Frequently asked questions
Can I operate my Meta ads business in Hong Kong without a U.S. LLC?
You can operate your Meta ads business from Hong Kong without a U.S. LLC, but you may encounter issues with ad account verification, payment processing, and platform compliance. Meta and its partners often prefer or require a U.S. business entity for advertisers with significant spend or specific verification needs. A U.S. LLC can streamline these processes and prevent account limitations.
How long does it take to form a U.S. LLC for a Hong Kong resident?
The formation of a U.S. LLC typically takes 5–10 business days, depending on the state. Obtaining an EIN can take an additional 1–4 weeks if applying directly as a non-resident without an ITIN, or faster if using a service. Opening a U.S. bank account varies by institution. The entire process can range from 2 weeks to 2 months.

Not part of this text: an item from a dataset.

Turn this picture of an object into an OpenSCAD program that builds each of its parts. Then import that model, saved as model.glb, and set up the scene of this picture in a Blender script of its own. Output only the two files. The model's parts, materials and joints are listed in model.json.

Do I need an ITIN to form a U.S. LLC?
You do not need an ITIN to form a U.S. LLC itself. However, an ITIN might be necessary later if you need to open a U.S. business bank account, as some banks require it from foreign signatories. itin.net can assist with both U.S. LLC formation and ITIN applications through its Certified Acceptance Agent services.
What are the tax implications of a U.S. LLC for a Hong Kong resident?

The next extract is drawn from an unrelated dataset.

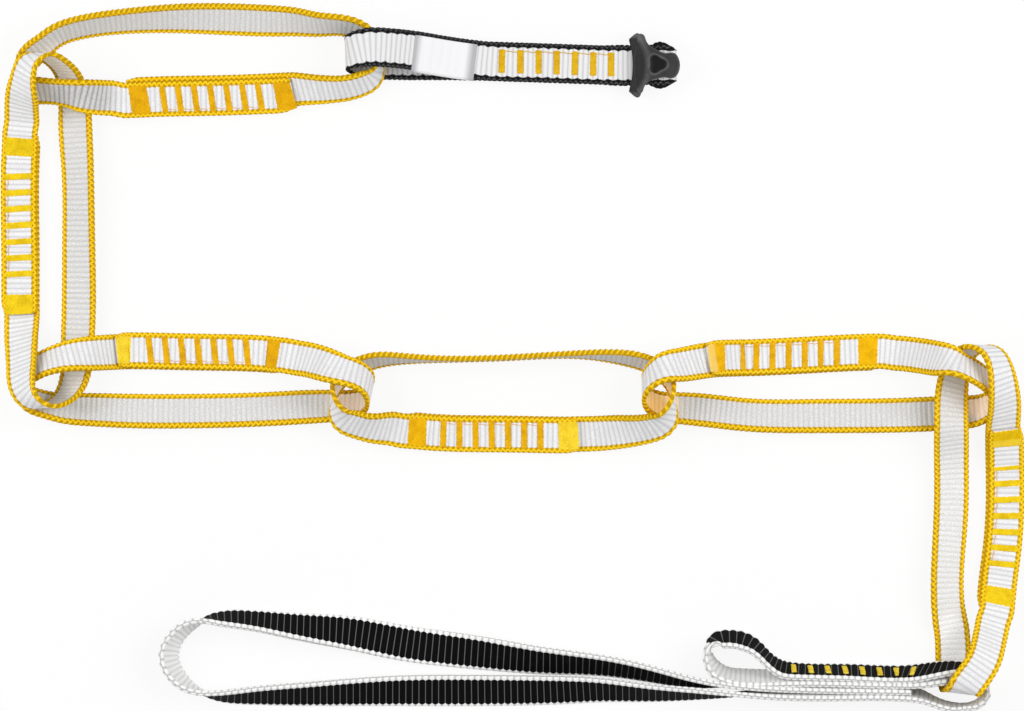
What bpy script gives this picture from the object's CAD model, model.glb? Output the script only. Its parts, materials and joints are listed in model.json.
"""Chain-type daisy chain laid out on a white table and photographed from straight above."""
import json
import math

import bpy
import numpy as np
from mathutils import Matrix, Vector


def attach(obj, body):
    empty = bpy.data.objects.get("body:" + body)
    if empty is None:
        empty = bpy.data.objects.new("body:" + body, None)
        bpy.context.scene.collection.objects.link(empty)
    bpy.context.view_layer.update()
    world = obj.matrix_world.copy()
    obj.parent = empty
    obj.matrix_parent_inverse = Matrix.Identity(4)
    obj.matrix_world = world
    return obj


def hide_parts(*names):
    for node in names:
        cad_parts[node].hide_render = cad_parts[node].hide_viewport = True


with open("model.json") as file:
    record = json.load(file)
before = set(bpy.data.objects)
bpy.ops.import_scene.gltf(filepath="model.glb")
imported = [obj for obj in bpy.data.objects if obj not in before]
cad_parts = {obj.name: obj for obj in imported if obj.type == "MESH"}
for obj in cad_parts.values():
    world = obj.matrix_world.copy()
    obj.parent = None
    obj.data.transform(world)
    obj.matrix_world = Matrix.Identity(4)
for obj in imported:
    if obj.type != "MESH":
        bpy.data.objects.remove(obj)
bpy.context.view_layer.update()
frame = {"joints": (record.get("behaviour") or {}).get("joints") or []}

# The table and the picture. The chain lies on a white sheet between two large soft boxes and is taken from
# straight above with a long lens, so it shows almost no perspective. The scale follows from the webbing,
# which is 16 mm wide and 36 pixels across, and the aim from the pixel where link_3 and link_4 meet.
PIXEL = 0.016 / 36
PICTURE_WIDTH = 1024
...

For non-residents who do not conduct business within the U.S. or have U.S. source income, a U.S. LLC typically offers pass-through taxation, meaning profits are taxed at the owner's level, not the entity's. However, you must still file U.S. informational tax returns like Form 5472 to report transactions with the foreign owner. Consult a tax professional for personalized advice.
Is a U.S. business address required for a U.S. LLC?
Yes, a U.S. business address is required for your U.S. LLC, typically listed as the principal office address. This can be a virtual U.S. address service. You also need a registered agent with a physical U.S. address in the state of formation to receive official mail and legal notices.
What is the Beneficial Ownership Information (BOI) filing?
The BOI filing, part of the Corporate Transparency Act (CTA), requires most U.S. companies, including LLCs, to report information about their beneficial owners (individuals who ultimately own or control the company) to FinCEN. This is a federal requirement separate from state filings and is mandatory for LLCs formed on or after January 1, 2024, with specific deadlines applying.